According to the Department of Natural Resources, coyotes prey mostly on small mammals. They will take small pets and weak livestock. According to its website, there are fewer than 15 coyotes per square mile in Hancock County.

A longitudinal study of coyotes in Cook County, Illinois — of which the city of Chicago is a large part — notes that coyotes play an important role in controlling rodent, deer and Canada goose populations there. The coyotes’ typical prey are rodents and rabbits. This study also notes coyotes removed through lethal control methods are quickly replaced. In other words, the coyotes removed by the Coyote Showdown hunt will quickly be replaced during the next one or two breeding seasons.

So what did the people involved in the Coyote Showdown hope to accomplish? I suspect a large part of the effort was an opportunity for people to legally kill an animal that plays a small role in the loss of the deer population for nothing more than sport. According to studies of the role of coyotes in our environment, the hunters did little to improve the deer herd. I also believe Highsmith Guns likely gained from the sale of ammunition.

So what can people do to control nuisance coyotes? Keep pet food and other food indoors. Keep small pets indoors unless supervised. Report coyotes who are regularly killing pets and livestock — and kill not only the adults, but also the offspring who will likely continue the habits of the adults.

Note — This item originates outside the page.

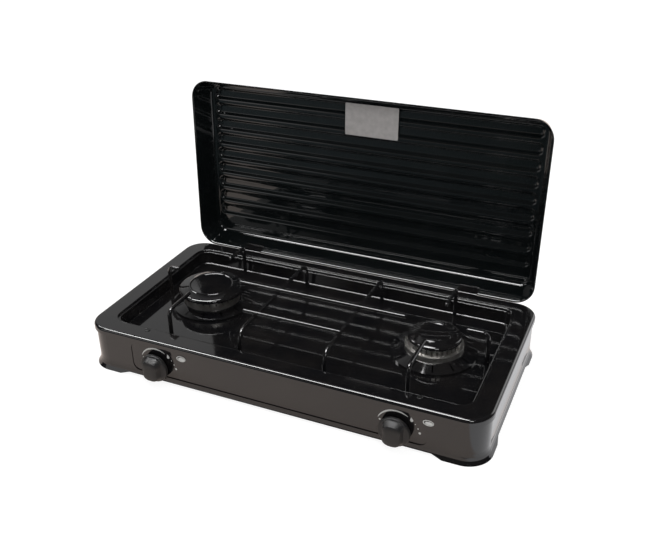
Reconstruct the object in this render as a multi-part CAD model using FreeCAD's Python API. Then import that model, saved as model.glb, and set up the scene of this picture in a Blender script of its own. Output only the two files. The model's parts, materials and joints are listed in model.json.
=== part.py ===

How do we support healthy deer populations? Despite what the state says can be taken, take only what can be sustained. Responsible, knowledgeable hunters know what these numbers are. Improve habitat throughout the state by reducing sod deserts and by planting what will sustain deer. Encourage responsible hunters to do what they do best: hunt responsibly, and take only those deer that will not cause unnecessary reductions in deer herds.

And finally, ban hunts such as the Coyote Showdown as the vestige of days gone by that they are. It is time to come into the 21st century.